We finished off the week with a samurai classic, as we checked out Akira Kurosawa’s Yojimbo. I actually watched Yojimbo for a class back in college, but with so many more movies under my belt since then, I could far better appreciate how well this film draws on Westerns as influences, and how Kurosawa makes their cinematic language his own.
Yojimbo is one of the best “high noon” films not literally called High Noon, as nearly the entirety of the drama concerns two rival gangs staring menacingly at each other, huffing and stamping their feet at opposite ends of their main street. Kurosawa’s graceful cinematography turns this patch of street into an entire universe, resulting in an exercise in narrative economy that never feels constrained by its narrow scale. Instead, the audience becomes acquainted with every notch and angle of this territory, as our hero stares out through the shuttered windows of the local inn, and effortlessly plays each group against the other.

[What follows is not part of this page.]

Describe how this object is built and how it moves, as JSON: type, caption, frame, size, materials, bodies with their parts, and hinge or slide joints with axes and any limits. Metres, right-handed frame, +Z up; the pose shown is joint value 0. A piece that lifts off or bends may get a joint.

Along with Kurosawa’s incomparable gift for visual drama, Yojimbo also features one of Toshiro Mifune’s essential performances, as he lays out the mixture of grit, ambivalence, boredom, and keen attention that Eastwood would study in constructing his Man With No Name. Mifune’s performance in this film typified a style of cool that has endured ever since, with his smirking, laconic disposition inspiring gunslingers, bounty hunters, and bodyguards for decades to come. Couple all that with a crisp crime drama narrative and phenomenal use of Exactly One Gun, and you end up with not just one of the best samurai films, but simply one of the best movies of all time.